>>>

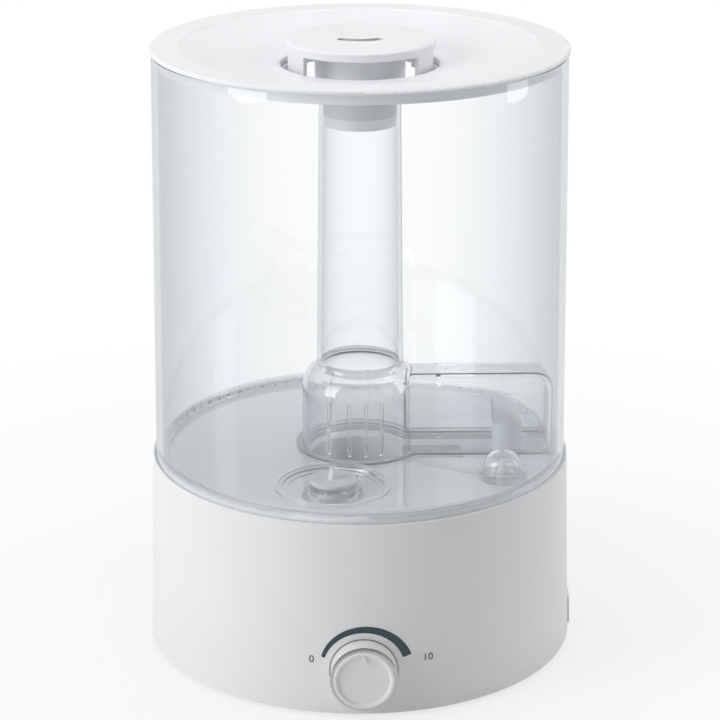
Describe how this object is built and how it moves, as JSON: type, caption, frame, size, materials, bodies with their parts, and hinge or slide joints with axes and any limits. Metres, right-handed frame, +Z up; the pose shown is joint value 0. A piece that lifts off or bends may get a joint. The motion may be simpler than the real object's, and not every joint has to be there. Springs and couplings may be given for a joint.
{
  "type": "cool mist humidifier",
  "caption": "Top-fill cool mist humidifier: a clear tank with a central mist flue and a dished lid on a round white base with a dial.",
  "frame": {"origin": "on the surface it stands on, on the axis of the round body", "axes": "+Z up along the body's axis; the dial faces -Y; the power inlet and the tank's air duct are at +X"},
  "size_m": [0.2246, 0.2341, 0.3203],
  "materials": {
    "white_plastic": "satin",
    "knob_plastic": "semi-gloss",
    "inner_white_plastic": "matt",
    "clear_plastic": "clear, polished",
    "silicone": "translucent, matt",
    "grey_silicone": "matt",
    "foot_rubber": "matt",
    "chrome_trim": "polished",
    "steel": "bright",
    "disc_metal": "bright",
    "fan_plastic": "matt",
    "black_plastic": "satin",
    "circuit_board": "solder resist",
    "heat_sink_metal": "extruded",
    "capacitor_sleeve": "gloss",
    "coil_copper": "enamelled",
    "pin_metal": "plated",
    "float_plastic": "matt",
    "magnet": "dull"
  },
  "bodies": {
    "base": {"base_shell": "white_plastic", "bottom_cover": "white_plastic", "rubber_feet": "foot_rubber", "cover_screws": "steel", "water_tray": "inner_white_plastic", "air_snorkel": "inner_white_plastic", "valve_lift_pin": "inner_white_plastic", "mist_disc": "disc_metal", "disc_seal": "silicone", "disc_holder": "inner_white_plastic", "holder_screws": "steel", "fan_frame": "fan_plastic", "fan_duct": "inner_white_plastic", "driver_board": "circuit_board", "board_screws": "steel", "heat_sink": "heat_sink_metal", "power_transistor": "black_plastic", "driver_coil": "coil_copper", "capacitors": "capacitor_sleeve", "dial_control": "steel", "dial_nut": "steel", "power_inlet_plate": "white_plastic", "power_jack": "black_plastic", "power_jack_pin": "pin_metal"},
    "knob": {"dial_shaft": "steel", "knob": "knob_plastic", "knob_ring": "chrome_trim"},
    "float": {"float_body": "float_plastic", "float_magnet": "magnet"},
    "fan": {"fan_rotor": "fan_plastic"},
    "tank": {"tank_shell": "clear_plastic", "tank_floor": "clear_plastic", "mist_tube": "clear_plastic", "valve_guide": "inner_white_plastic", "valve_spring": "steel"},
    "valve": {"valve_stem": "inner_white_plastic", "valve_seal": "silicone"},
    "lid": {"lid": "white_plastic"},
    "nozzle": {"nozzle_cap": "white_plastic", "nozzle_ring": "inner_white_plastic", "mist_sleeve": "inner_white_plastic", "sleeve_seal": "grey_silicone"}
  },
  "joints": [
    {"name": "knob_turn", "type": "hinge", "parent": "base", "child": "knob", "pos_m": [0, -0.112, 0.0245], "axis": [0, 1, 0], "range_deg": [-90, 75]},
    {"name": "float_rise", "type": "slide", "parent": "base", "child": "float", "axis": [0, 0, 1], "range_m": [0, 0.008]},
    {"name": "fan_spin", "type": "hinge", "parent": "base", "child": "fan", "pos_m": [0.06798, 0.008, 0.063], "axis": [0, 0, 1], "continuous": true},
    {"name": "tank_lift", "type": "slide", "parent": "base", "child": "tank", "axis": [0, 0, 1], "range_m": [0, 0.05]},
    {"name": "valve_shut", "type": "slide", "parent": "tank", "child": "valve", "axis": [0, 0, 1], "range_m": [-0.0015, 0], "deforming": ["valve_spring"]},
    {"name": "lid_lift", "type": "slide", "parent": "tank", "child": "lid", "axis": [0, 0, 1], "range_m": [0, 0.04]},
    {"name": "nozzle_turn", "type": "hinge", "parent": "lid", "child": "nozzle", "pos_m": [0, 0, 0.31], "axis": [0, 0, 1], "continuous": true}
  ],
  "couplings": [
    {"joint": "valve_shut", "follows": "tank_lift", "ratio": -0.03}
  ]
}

<<<

**EXERCISE BRIEF**:
Print the whole listing again, exactly.

**WRITTEN REPLY**:
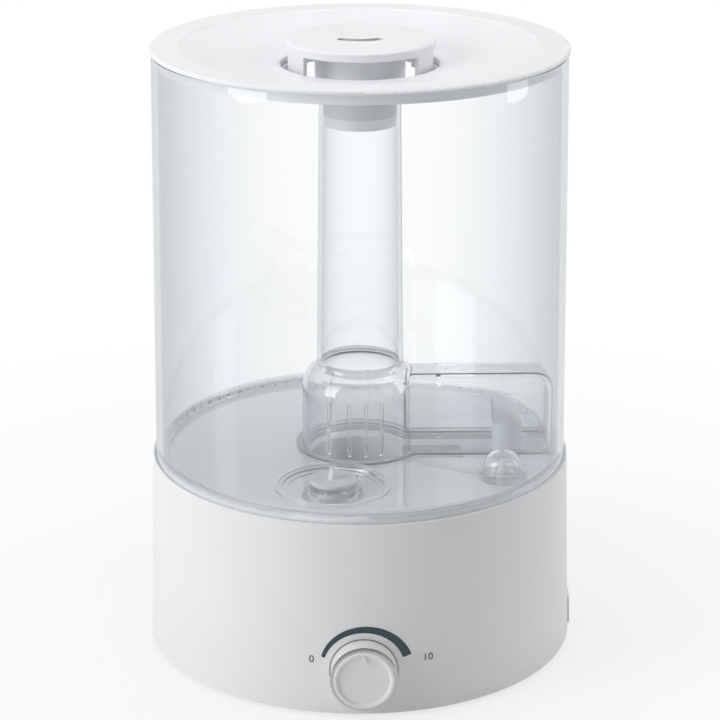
Describe how this object is built and how it moves, as JSON: type, caption, frame, size, materials, bodies with their parts, and hinge or slide joints with axes and any limits. Metres, right-handed frame, +Z up; the pose shown is joint value 0. A piece that lifts off or bends may get a joint. The motion may be simpler than the real object's, and not every joint has to be there. Springs and couplings may be given for a joint.
{
  "type": "cool mist humidifier",
  "caption": "Top-fill cool mist humidifier: a clear tank with a central mist flue and a dished lid on a round white base with a dial.",
  "frame": {"origin": "on the surface it stands on, on the axis of the round body", "axes": "+Z up along the body's axis; the dial faces -Y; the power inlet and the tank's air duct are at +X"},
  "size_m": [0.2246, 0.2341, 0.3203],
  "materials": {
    "white_plastic": "satin",
    "knob_plastic": "semi-gloss",
    "inner_white_plastic": "matt",
    "clear_plastic": "clear, polished",
    "silicone": "translucent, matt",
    "grey_silicone": "matt",
    "foot_rubber": "matt",
    "chrome_trim": "polished",
    "steel": "bright",
    "disc_metal": "bright",
    "fan_plastic": "matt",
    "black_plastic": "satin",
    "circuit_board": "solder resist",
    "heat_sink_metal": "extruded",
    "capacitor_sleeve": "gloss",
    "coil_copper": "enamelled",
    "pin_metal": "plated",
    "float_plastic": "matt",
    "magnet": "dull"
  },
  "bodies": {
    "base": {"base_shell": "white_plastic", "bottom_cover": "white_plastic", "rubber_feet": "foot_rubber", "cover_screws": "steel", "water_tray": "inner_white_plastic", "air_snorkel": "inner_white_plastic", "valve_lift_pin": "inner_white_plastic", "mist_disc": "disc_metal", "disc_seal": "silicone", "disc_holder": "inner_white_plastic", "holder_screws": "steel", "fan_frame": "fan_plastic", "fan_duct": "inner_white_plastic", "driver_board": "circuit_board", "board_screws": "steel", "heat_sink": "heat_sink_metal", "power_transistor": "black_plastic", "driver_coil": "coil_copper", "capacitors": "capacitor_sleeve", "dial_control": "steel", "dial_nut": "steel", "power_inlet_plate": "white_plastic", "power_jack": "black_plastic", "power_jack_pin": "pin_metal"},
    "knob": {"dial_shaft": "steel", "knob": "knob_plastic", "knob_ring": "chrome_trim"},
    "float": {"float_body": "float_plastic", "float_magnet": "magnet"},
    "fan": {"fan_rotor": "fan_plastic"},
    "tank": {"tank_shell": "clear_plastic", "tank_floor": "clear_plastic", "mist_tube": "clear_plastic", "valve_guide": "inner_white_plastic", "valve_spring": "steel"},
    "valve": {"valve_stem": "inner_white_plastic", "valve_seal": "silicone"},
    "lid": {"lid": "white_plastic"},
    "nozzle": {"nozzle_cap": "white_plastic", "nozzle_ring": "inner_white_plastic", "mist_sleeve": "inner_white_plastic", "sleeve_seal": "grey_silicone"}
  },
  "joints": [
    {"name": "knob_turn", "type": "hinge", "parent": "base", "child": "knob", "pos_m": [0, -0.112, 0.0245], "axis": [0, 1, 0], "range_deg": [-90, 75]},
    {"name": "float_rise", "type": "slide", "parent": "base", "child": "float", "axis": [0, 0, 1], "range_m": [0, 0.008]},
    {"name": "fan_spin", "type": "hinge", "parent": "base", "child": "fan", "pos_m": [0.06798, 0.008, 0.063], "axis": [0, 0, 1], "continuous": true},
    {"name": "tank_lift", "type": "slide", "parent": "base", "child": "tank", "axis": [0, 0, 1], "range_m": [0, 0.05]},
    {"name": "valve_shut", "type": "slide", "parent": "tank", "child": "valve", "axis": [0, 0, 1], "range_m": [-0.0015, 0], "deforming": ["valve_spring"]},
    {"name": "lid_lift", "type": "slide", "parent": "tank", "child": "lid", "axis": [0, 0, 1], "range_m": [0, 0.04]},
    {"name": "nozzle_turn", "type": "hinge", "parent": "lid", "child": "nozzle", "pos_m": [0, 0, 0.31], "axis": [0, 0, 1], "continuous": true}
  ],
  "couplings": [
    {"joint": "valve_shut", "follows": "tank_lift", "ratio": -0.03}
  ]
}